Optimism bias describes the human tendency to believe that things will turn out better than they actually do. When it comes to investing, optimism bias can lead you to overpay for assets, and this can impact your investment returns. Thankfully, there are ways we can manage it.
One subject area of study that should be a life-long journey for all investors is that of behavioural economics and psychology. The reason is simple: the mispricing of assets (known as “market inefficiencies” or, better still, “opportunities”) stems from human biases, in large part.
Human biases have developed as successful evolutionary strategies but they can often result in irrational behaviour that can cause assets to be mispriced over short periods of time. And a successful investor needs to be able to recognize these biases and build a process to neutralize their effects.
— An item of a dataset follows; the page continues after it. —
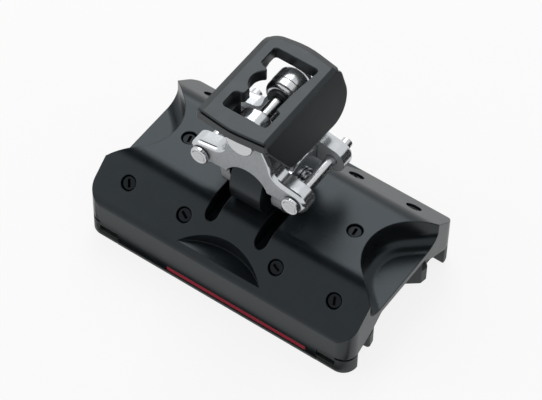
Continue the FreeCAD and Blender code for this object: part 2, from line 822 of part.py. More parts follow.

Many of us on the Montgomery Global research team listen to podcasts on this topic in our spare time. Driving to work this week, I listened to some interesting insights on “optimism bias” by Dr Tali Sharot of the University College London. Optimism bias – one of a large number of human biases – is the tendency for most humans to believe that things will turn out better than they end up being. For example, according to Sharot:
“People hugely underestimate their chances of getting divorced, losing their job or being diagnosed with cancer; expect their children to be extraordinarily gifted; envision themselves achieving more than their peers; and overestimate their likely life span (sometimes by 20 years or more).”
For investors, an optimistic bias is dangerous as it can lead to a systematic overvaluation of assets. This stems from the belief that the future prospects of a business, industry or economy are better than they truly are in reality. And, of course, overpaying for assets will result in systematic underperformance in investment returns.
Interestingly, according to Sharot, optimism bias is a function of one’s environment. In high-stress situations, for example, optimism bias disappears and realism takes over. And, therefore, one’s degree of optimism bias maps pretty closely with age.
According to Sharot:
“We find kids and teenagers have a large bias. And this bias gets smaller and smaller up until middle age… For those middle-aged, you have a bias, but it’s quite small. And then it starts growing bigger again as you grow older into older ages.”
So what does this mean? It means you probably want an investment manager who is middle-aged and suitably stressed to ensure they are not overly optimistic :)
But, the good news for all you optimists out there, according to Sharot, is that you are more likely to lead a happier, healthier and longer life.